Practical systems that work
– Central calendar: Use a shared digital calendar plus a visible home calendar. Color-code school, work, extracurriculars and family time. Syncing prevents last-minute chaos and makes trade-offs obvious.
– Family meetings: A 15-minute weekly check-in helps assign chores, plan meals, and surface scheduling conflicts.

Keep it short and solution-focused.
– Time blocks instead of multitasking: Schedule blocks for focused work, family time, chores and rest. Treat those blocks like appointments to protect them.
– Transition rituals: Create simple rituals for moving between modes—quiet music for winding down after school, five-minute device-free check-ins between work and family time—to signal presence and calm.

Technology boundaries that protect presence
– Device-free zones and windows: Set agreed-upon no-phone times (mealtimes, bedtime routine) or rooms where devices are off-limits. Use Do Not Disturb for focused hours.
– Notifications hygiene: Turn off nonessential notifications, set app limits, and use auto-reply during protected family hours.
– Modeling matters: Children learn attention habits from adults. Demonstrating consistent boundaries helps kids internalize them.

Delegation, outsourcing and realistic expectations
– Match tasks to strengths and availability: Delegate age-appropriate chores to kids; assign household roles based on who’s best equipped time-wise.
– Outsource selectively: Grocery delivery, laundry services, or occasional housekeeping free time for connection or rest—worth the cost for many households.
– Let go of perfection: Prioritize tasks that impact relationships and safety; allow some clutter or simpler meals when life is busy.

Self-care that sustains the family
– Protect brief, regular refreshers: Short daily practices—10-minute walks, a quiet cup of tea, brief exercise—recharge patience and clarity.
– Create safety nets: Swap childcare with friends, build backup plans with grandparents or neighbors, and keep a list of local resources for unexpected needs.
– Mental-load rituals: Keep lists and a shared running to-do so tasks aren’t stored mentally by one person.
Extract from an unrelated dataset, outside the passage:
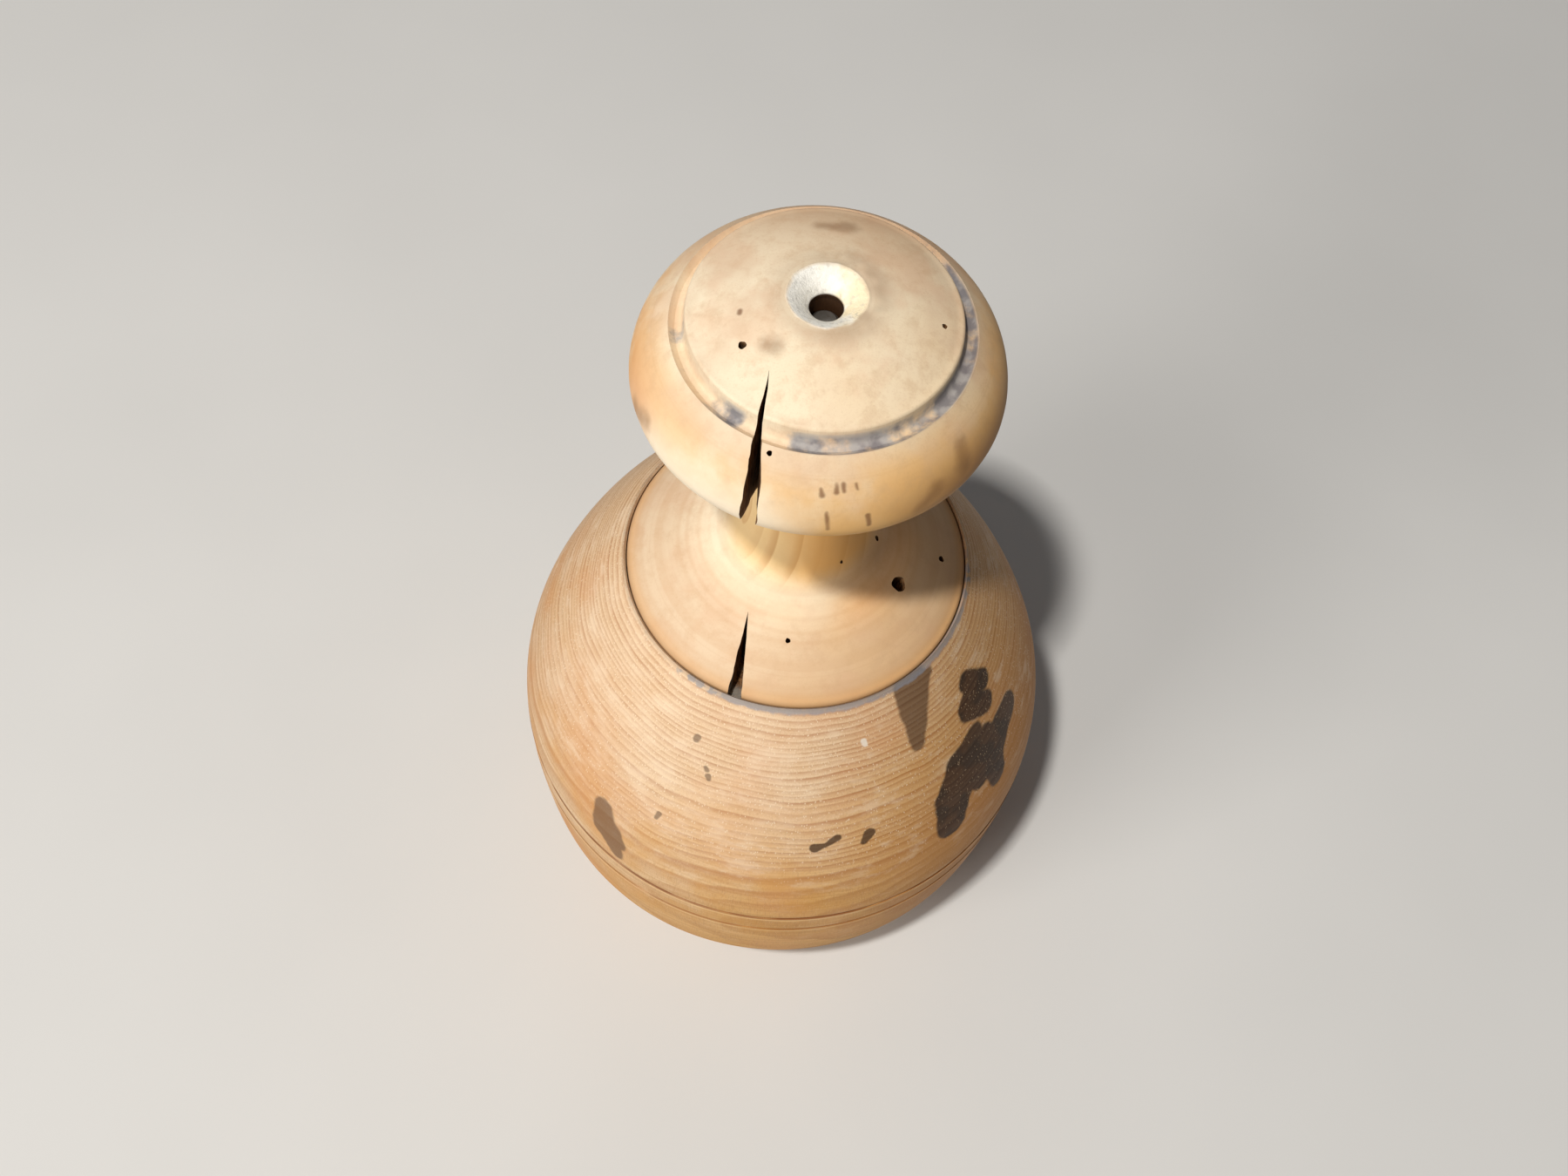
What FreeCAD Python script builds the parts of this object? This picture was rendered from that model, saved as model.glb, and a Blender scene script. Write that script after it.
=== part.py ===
"""Hand-turned wooden pepper mill: a round body, a waisted head with a mushroom knob, and the grinding works.

Millimetres. The origin is the centre of the foot, +Z runs up the turning axis, and -Y is the front.
"""

import FreeCAD
import Part
import math
import os

V = FreeCAD.Vector
AXIS = V(0, 0, 1)

# ---- Driving dimensions -------------------------------------------------------------------------
BODY_RADIUS = 38.0
WIDEST_Z = 36.0
TOTAL_HEIGHT = 125.6
FLANK_ARC = 140.0  # radius of the nearly upright outline just below the widest line
FLANK_DROP = 16.0  # how far down that arc goes
BASE_ARC = 26.0  # radius of the outline from there to the foot
FOOT_ROUND_Z = 0.8
SHOULDER_ARC = 38.0  # radius of the outline just above the widest line
SHOULDER_TURN = 20.0  # degrees that the first shoulder arc turns through
MOUTH_RADIUS = 22.35  # the rebate that the head's flange drops into
MOUTH_Z = 72.9
REBATE_DEPTH = 4.5
NECK_BORE = 17.5
HOPPER_RADIUS = 30.0
HOPPER_MID_Z = 40.0
HOPPER_TOP_Z = 60.0
HOPPER_FLOOR_Z = 20.0
WORKS_BORE = 11.0  # radius of the bore that holds the grinding ring
FOOT_RECESS_RADIUS = 16.5
FOOT_RECESS_DEPTH = 2.8
SCRIBED_LINES = (36.6, 31.6, 17.0)  # heights of the lines cut around the lower half
SCRIBED_WIDTH = 0.5
SCRIBED_DEPTH = 0.4
RIM_LIP = 0.25  # how far the body's outside stands out from the rebate at the rim

HEAD_SLACK = 0.25  # gap round the head's flange and spigot
SEAT_SLACK = 0.15  # gap under the flange, so that the head turns freely
SPIGOT_LENGTH = 11.0
FLANGE_RISE = (16.4, 76.6)  # radius and height where the flange starts to sweep up to the waist
WAIST = (FLANGE_RISE, (10.6, 80.2), (7.9, 85.4), (7.2, 91.5), (7.7, 98.0), (9.9, 103.2))
KNOB_RADIUS = 20.8
KNOB_Z = 112.6
KNOB_RISE = 13.0  # from the knob's widest line to where its side would close
KNOB_DROP = 7.2
CAP_RADIUS = 14.8  # the raised disc on top of the knob
CAP_EDGE_Z = 121.9
CAP_GROOVE_RADIUS = 16.5
SEAT_RADIUS = 4.3  # the worn funnel that the lost top nut sat in
SEAT_DEPTH = 2.2
TOP_BORE = 1.85
SHAFT_BORE = 3.2
SHAFT_BORE_TOP_Z = 113.0

SHAFT_SIDE = 4.0
SHAFT_SQUARE_Z = (4.2, 109.0)
SHAFT_THREAD_RADIUS = 1.6
SHAFT_END_Z = 121.0
SHAFT_JOURNAL_RADIUS = 1.9
SHAFT_BOTTOM_Z = 1.0
SQUARE_SLACK = 0.12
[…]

Tailoring balance to family type
– Single parents: Rigid routines, trusted childcare backups, and clear community support are key.

Focused micro-breaks and prioritized tasks help preserve energy.
– Families with shift work or irregular schedules: Staggered routines, predictive planning for sleep and meals, and micro-rituals that maintain connection even in brief overlap windows help smooth disruptions.

Small consistent changes add up
Balance isn’t a final destination but a set of practices that adapt as kids grow and schedules shift. Start by testing one change this week—a 15-minute family meeting, a device-free dinner, or a shared calendar habit—and build from there. Small improvements compound into calmer days and stronger family rhythms.